[Start]

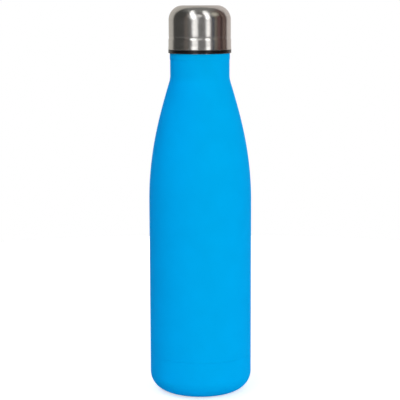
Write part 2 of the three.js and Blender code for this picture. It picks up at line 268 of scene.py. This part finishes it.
# %% Base pressing
CORNER = 12.5
base_line = spaced(rounded([
    (1.2, 4.7, 0), (4.2, 4.7, 0.5), (6.0, 2.5, 0.5), (17.6, 2.5, 0.8), (20.0, 0.0, 0.7), (22.3, 0.0, 0),
]), 1.5, closed=False)
base_line += quarter_round(BODY_RADIUS - CORNER, CORNER, CORNER, 24)
base_side = [Vector((BODY_RADIUS, CORNER + 0.4)), Vector((BODY_RADIUS, BASE_SEAM - SEAM_EDGE))]
base_line += spaced(base_side, 2.5, closed=False)
seam_point = Vector((BODY_RADIUS - SEAM_DEPTH, BASE_SEAM - SEAM_FLOOR))
base_cup = turned(
    "base_cup", base_line + [seam_point] + offset(base_line, OUTER_SHEET)[::-1],
    "bottle", ["outer_base"])

# %% [markdown]
# ## The plate under the base
# A thin disc covers the spot where the air was pumped out. It is bare steel, turned on a lathe, so fine
# circles run round it. It could be left as the CAD disc, but its dish needs a soft edge to look pressed.

# %% Base plate
base_disc = turned("base_disc", spaced(rounded([
    (0, 1.65, 0), (14.65, 1.65, 0.5), (15.0, 2.0, 0.5), (17.2, 2.0, 0.15),
    (17.2, 2.5, 0.1), (15.0, 2.5, 0.3), (14.65, 2.15, 0.3), (0, 2.15, 0),
]), 1.5, closed=False), "bottle", ["base_plate"])

# %% [markdown]
# ## The screw thread
# The stopper has a single ridge that climbs 4 mm in each turn, and the neck has one to match, rolled into
# the sheet. A swept curve joined to the wall would need a boolean cut. It is simpler to say how high
# the ridge stands at each angle and height, and to let the wall's own points rise by that much.
# The neck's ridge starts half a pitch above the stopper's, so the flanks pass each other as the lid turns.

# %% Thread shape
PITCH = 4.0
THREAD_DEPTH = 1.0
THREAD_ROWS = 0.16
HALF_RIDGE = 0.85
FLANK = 0.4
FADE_TURNS = 0.2
NECK_THREAD_START = 220.2
NECK_THREAD_TURNS = 2
STOPPER_THREAD_START = NECK_THREAD_START - PITCH / 2
STOPPER_THREAD_TURNS = 2.25


def eased(share):
    """A share from 0 to 1 with a soft start and end."""
    share = min(1.0, max(0.0, share))
    return share * share * (3 - 2 * share)


def thread(angle, height, start, turns):
    """How far the ridge stands here, from 0 to 1. It fades in and out over a fifth of a turn."""
    turn = angle / (2 * math.pi)
    along = turn + round((height - start) / PITCH - turn)
    beside = abs(height - start - PITCH * along)
    return eased((HALF_RIDGE - beside) / FLANK) * eased(min(along, turns - along) / FADE_TURNS)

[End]

TASK TO COMPLETE: Print the whole listing exactly as it is.

EXPECTED ANSWER:
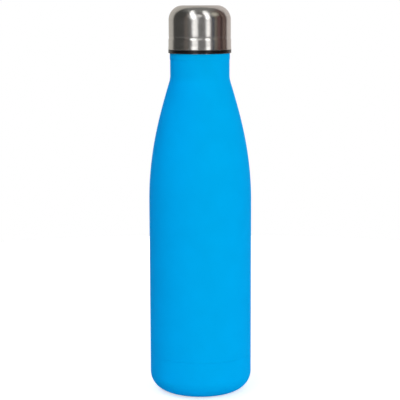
Write part 2 of the three.js and Blender code for this picture. It picks up at line 268 of scene.py. This part finishes it.
# %% Base pressing
CORNER = 12.5
base_line = spaced(rounded([
    (1.2, 4.7, 0), (4.2, 4.7, 0.5), (6.0, 2.5, 0.5), (17.6, 2.5, 0.8), (20.0, 0.0, 0.7), (22.3, 0.0, 0),
]), 1.5, closed=False)
base_line += quarter_round(BODY_RADIUS - CORNER, CORNER, CORNER, 24)
base_side = [Vector((BODY_RADIUS, CORNER + 0.4)), Vector((BODY_RADIUS, BASE_SEAM - SEAM_EDGE))]
base_line += spaced(base_side, 2.5, closed=False)
seam_point = Vector((BODY_RADIUS - SEAM_DEPTH, BASE_SEAM - SEAM_FLOOR))
base_cup = turned(
    "base_cup", base_line + [seam_point] + offset(base_line, OUTER_SHEET)[::-1],
    "bottle", ["outer_base"])

# %% [markdown]
# ## The plate under the base
# A thin disc covers the spot where the air was pumped out. It is bare steel, turned on a lathe, so fine
# circles run round it. It could be left as the CAD disc, but its dish needs a soft edge to look pressed.

# %% Base plate
base_disc = turned("base_disc", spaced(rounded([
    (0, 1.65, 0), (14.65, 1.65, 0.5), (15.0, 2.0, 0.5), (17.2, 2.0, 0.15),
    (17.2, 2.5, 0.1), (15.0, 2.5, 0.3), (14.65, 2.15, 0.3), (0, 2.15, 0),
]), 1.5, closed=False), "bottle", ["base_plate"])

# %% [markdown]
# ## The screw thread
# The stopper has a single ridge that climbs 4 mm in each turn, and the neck has one to match, rolled into
# the sheet. A swept curve joined to the wall would need a boolean cut. It is simpler to say how high
# the ridge stands at each angle and height, and to let the wall's own points rise by that much.
# The neck's ridge starts half a pitch above the stopper's, so the flanks pass each other as the lid turns.

# %% Thread shape
PITCH = 4.0
THREAD_DEPTH = 1.0
THREAD_ROWS = 0.16
HALF_RIDGE = 0.85
FLANK = 0.4
FADE_TURNS = 0.2
NECK_THREAD_START = 220.2
NECK_THREAD_TURNS = 2
STOPPER_THREAD_START = NECK_THREAD_START - PITCH / 2
STOPPER_THREAD_TURNS = 2.25


def eased(share):
    """A share from 0 to 1 with a soft start and end."""
    share = min(1.0, max(0.0, share))
    return share * share * (3 - 2 * share)


def thread(angle, height, start, turns):
    """How far the ridge stands here, from 0 to 1. It fades in and out over a fifth of a turn."""
    turn = angle / (2 * math.pi)
    along = turn + round((height - start) / PITCH - turn)
    beside = abs(height - start - PITCH * along)
    return eased((HALF_RIDGE - beside) / FLANK) * eased(min(along, turns - along) / FADE_TURNS)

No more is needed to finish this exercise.